I’m a proud papa!


I’ve been eagerly checking on my colony every day for the last week or two, because I was expecting a happy event. Tonight, it happened! The babies hatched out!

I expect you all to follow the the tradition and tell me how beautiful my baby is.

Well? I’m waiting!

There were somewhere upward of 80 babies that emerged today. This meant I had to immediately separate all of them into individual vials, or in many cases, 2 or 3 babies in a vial (I’ll separate them further later). I was just sitting there frantically plucking up spiders with a paintbrush and popping them into new vials, which was busy enough, but then…oops. I dropped the egg sac. I’m a klutz.

What happened next is that swarms of tiny, pin-head sized spiders were scurrying off to escape, usually taking flight on a thread of silk. So for about 20 minutes I was sitting there with a paintbrush in one hand and watchmaker forceps in the other, squinting into the air of the lab, my hands darting out to snag a nearly invisible strand of gossamer silk with a nearly microscopic dot of a baby spider on it.

I know some of them got away (sorry, lab neighbors — they’re tiny and cute, don’t worry) because even as I was putting everything away to go home I kept finding more strands hanging from my microscope, or from my computer, or from me. Who knows? I might have some on me right now.

I’ve got lots of baby spiders stuffed into my incubator now. Tomorrow I’ll give each one a fly, and I’ll start tracking their development and health.

Note the “R”. I’m calling this my Runestone line, because the mother (in the individual vial) and the egg sac were collected at Kensington Runestone park.

Now for a little dread: I’ve got 6 more egg sacs in the lab.

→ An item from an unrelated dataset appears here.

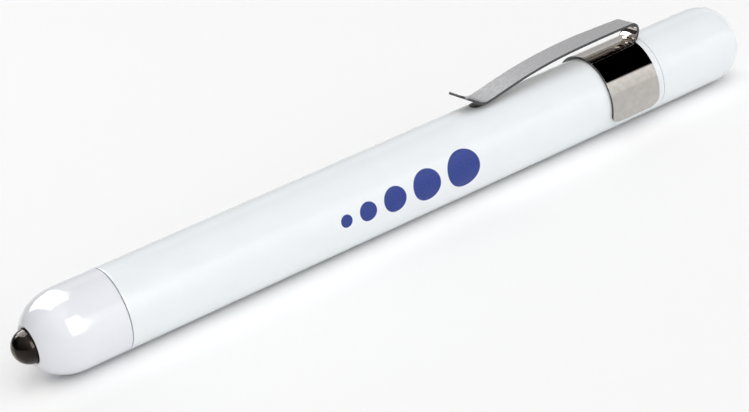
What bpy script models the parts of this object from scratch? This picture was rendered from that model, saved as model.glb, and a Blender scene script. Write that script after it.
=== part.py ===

I’m gonna need a bigger incubator and more tube racks.

Comments

  1. nomdeplume says

    Yes, beautiful (how can everyone not see that?). I’m always surprised by the number of baby spiders that emerge from the egg cases of orb spiders. There must be a very heavy predation on them.

  2. Forrest Phelps says

    Congrats! How’s it feel to be a proud Poppa again?
    BTW, I’m a little forgetful of the protocol. Is it one cigar per baby?

  3. Callinectes says

    From what I’ve seen most of your work is currently focused on charting the largely unknown and definitely not-yet-formalised waters of spider husbandry. I am curious as to what you intend to accomplish with them scientifically once that routine is settled. I assume it will be functionally comparable to the evolutionary development work you did with the zebra fish, but even there I don’t know what sort of specific research you were engaged in.

  4. says

    Do they really eat eachother, or is that baby mantids?

    Either way, it’s a good tshirt: “I like to watch my kids consume eachother and fight to survive,”

  5. says

    Aw, how cute! They are absolutely adorable when they’re that tiny. ( I had some in my bathroom about a week ago. My husband couldn’t stand it. I thought they were cute.)

  6. opposablethumbs says

    More adorable than most babies, certainly (human ones look like avocados! (the dark wrinkly kind, not (usually, at least) the smooth green kind, as I commented to the midwife at the time).
    Your mishap with the egg sac reminds me of the tale my mum once told me, when manymany years ago a visiting scientist accidentally knocked a container and released an entire contingent of crickets … they say that if you’re working alone in the lab late at night, when all is quiet, you can still hear the chirping of their descendents even now; playing their güiros with impunity as they travel happily around their domain via the ventilation ducts, where nobody can get at them.
    Just don’t tell your colleagues it was you, so they won’t know who to blame in days to come when the spiderlings take over.

  7. says

    My last experiment/observation with zebrafish was a student’s excellent work in studying the migration of neural crest derivatives in the formation of zebrafish stripes.

    Right now I’m focused on getting the basics of spider taxonomy and breeding down. I have a student who might be able to work in the lab in the fall, virus permitting, who will be doing a comparison of web- and nest-building in two closely related species of Parasteatoda — that’s going to be largely a behavioral study. Long-term, I’ll be looking at the heritability of behavioral traits — lots of people have been studying this in spiders, because they have distinctive variations in individual personality.

  8. nomdeplume says

    Add the genetics of web making to other behaviours and the complexity will be enormous and complex I think. Will you extend to looking at differences in genetics between orb weavers, wolf spiders, jumping spiders, trapdoor. spiders and so on?

  9. says

    No. I’m focusing on cobweb spiders, Theridiidae. The plan is to stick with two closely related species with one difference in their web-building behavior. I’m working with undergrads, so short projects with strongly limited goals that they can get done in a year.